EXERCISE:
Print all of the data exactly.

━━━━━━━━━━━━━━━━━━━━━━━━━━━━━━

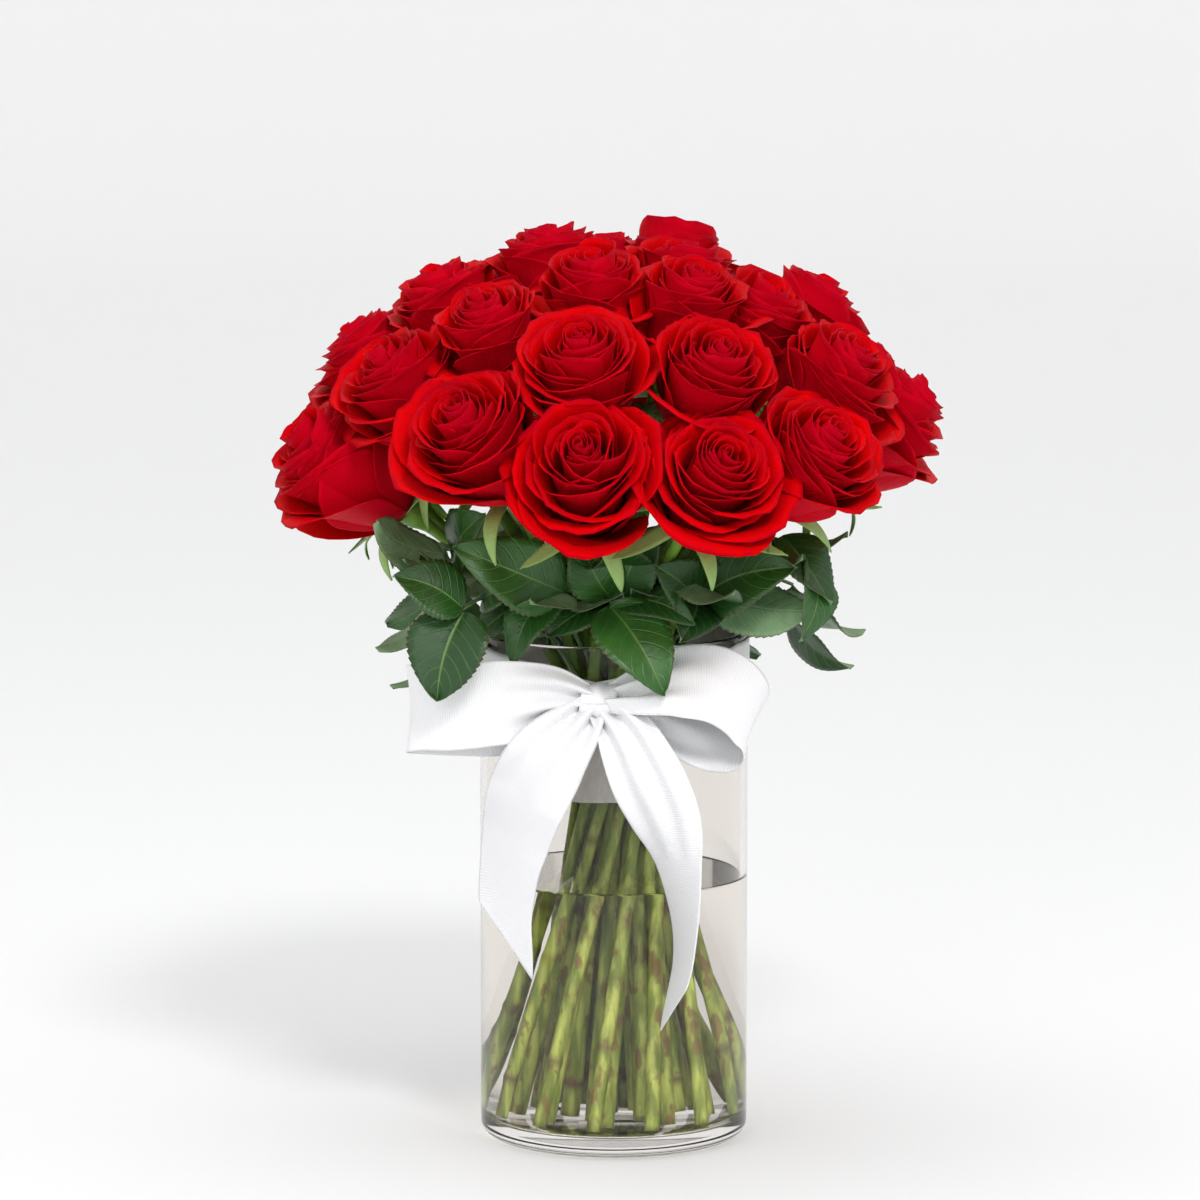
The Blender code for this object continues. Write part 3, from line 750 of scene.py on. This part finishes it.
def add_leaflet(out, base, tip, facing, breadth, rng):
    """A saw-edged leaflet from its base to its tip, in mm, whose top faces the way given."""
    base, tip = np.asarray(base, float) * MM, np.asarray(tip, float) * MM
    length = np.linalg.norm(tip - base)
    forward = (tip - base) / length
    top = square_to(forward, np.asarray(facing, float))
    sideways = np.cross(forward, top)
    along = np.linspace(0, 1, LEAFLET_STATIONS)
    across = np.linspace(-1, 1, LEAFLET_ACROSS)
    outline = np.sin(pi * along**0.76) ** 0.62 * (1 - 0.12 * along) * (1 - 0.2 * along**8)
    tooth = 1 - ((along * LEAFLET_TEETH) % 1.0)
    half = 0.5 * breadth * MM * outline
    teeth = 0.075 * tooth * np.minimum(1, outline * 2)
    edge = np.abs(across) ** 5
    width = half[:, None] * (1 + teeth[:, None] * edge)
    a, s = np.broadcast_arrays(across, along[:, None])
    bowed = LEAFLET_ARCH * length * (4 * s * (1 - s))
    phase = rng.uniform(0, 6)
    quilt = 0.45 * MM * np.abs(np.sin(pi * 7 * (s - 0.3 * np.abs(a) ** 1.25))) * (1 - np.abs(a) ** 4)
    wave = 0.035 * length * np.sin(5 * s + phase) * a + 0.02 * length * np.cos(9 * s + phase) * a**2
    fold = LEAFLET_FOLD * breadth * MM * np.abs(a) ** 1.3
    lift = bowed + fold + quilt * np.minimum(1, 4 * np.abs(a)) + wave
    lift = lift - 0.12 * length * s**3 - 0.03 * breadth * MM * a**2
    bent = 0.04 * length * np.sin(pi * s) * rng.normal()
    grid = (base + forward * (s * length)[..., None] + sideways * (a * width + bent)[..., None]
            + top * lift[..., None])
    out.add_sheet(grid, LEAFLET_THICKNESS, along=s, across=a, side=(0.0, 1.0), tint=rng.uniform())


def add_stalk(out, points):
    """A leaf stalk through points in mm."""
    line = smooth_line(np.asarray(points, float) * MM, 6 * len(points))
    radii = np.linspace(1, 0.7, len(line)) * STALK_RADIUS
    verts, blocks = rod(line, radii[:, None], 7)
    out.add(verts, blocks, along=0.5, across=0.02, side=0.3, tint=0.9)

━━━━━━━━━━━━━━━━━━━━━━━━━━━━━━

EXPECTED OUTPUT:
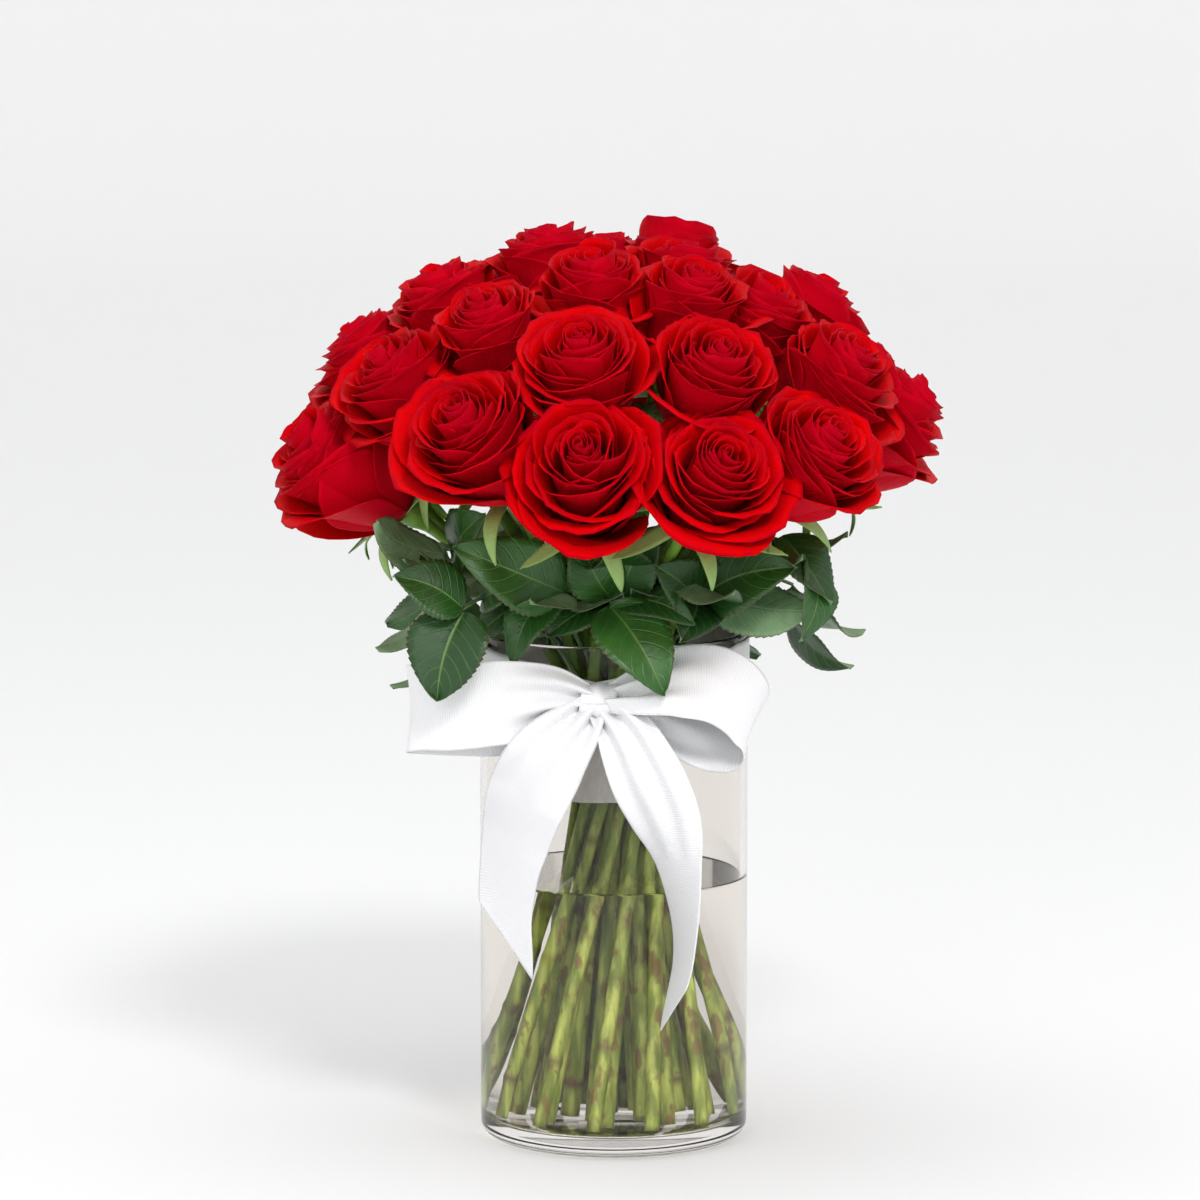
The Blender code for this object continues. Write part 3, from line 750 of scene.py on. This part finishes it.
def add_leaflet(out, base, tip, facing, breadth, rng):
    """A saw-edged leaflet from its base to its tip, in mm, whose top faces the way given."""
    base, tip = np.asarray(base, float) * MM, np.asarray(tip, float) * MM
    length = np.linalg.norm(tip - base)
    forward = (tip - base) / length
    top = square_to(forward, np.asarray(facing, float))
    sideways = np.cross(forward, top)
    along = np.linspace(0, 1, LEAFLET_STATIONS)
    across = np.linspace(-1, 1, LEAFLET_ACROSS)
    outline = np.sin(pi * along**0.76) ** 0.62 * (1 - 0.12 * along) * (1 - 0.2 * along**8)
    tooth = 1 - ((along * LEAFLET_TEETH) % 1.0)
    half = 0.5 * breadth * MM * outline
    teeth = 0.075 * tooth * np.minimum(1, outline * 2)
    edge = np.abs(across) ** 5
    width = half[:, None] * (1 + teeth[:, None] * edge)
    a, s = np.broadcast_arrays(across, along[:, None])
    bowed = LEAFLET_ARCH * length * (4 * s * (1 - s))
    phase = rng.uniform(0, 6)
    quilt = 0.45 * MM * np.abs(np.sin(pi * 7 * (s - 0.3 * np.abs(a) ** 1.25))) * (1 - np.abs(a) ** 4)
    wave = 0.035 * length * np.sin(5 * s + phase) * a + 0.02 * length * np.cos(9 * s + phase) * a**2
    fold = LEAFLET_FOLD * breadth * MM * np.abs(a) ** 1.3
    lift = bowed + fold + quilt * np.minimum(1, 4 * np.abs(a)) + wave
    lift = lift - 0.12 * length * s**3 - 0.03 * breadth * MM * a**2
    bent = 0.04 * length * np.sin(pi * s) * rng.normal()
    grid = (base + forward * (s * length)[..., None] + sideways * (a * width + bent)[..., None]
            + top * lift[..., None])
    out.add_sheet(grid, LEAFLET_THICKNESS, along=s, across=a, side=(0.0, 1.0), tint=rng.uniform())


def add_stalk(out, points):
    """A leaf stalk through points in mm."""
    line = smooth_line(np.asarray(points, float) * MM, 6 * len(points))
    radii = np.linspace(1, 0.7, len(line)) * STALK_RADIUS
    verts, blocks = rod(line, radii[:, None], 7)
    out.add(verts, blocks, along=0.5, across=0.02, side=0.3, tint=0.9)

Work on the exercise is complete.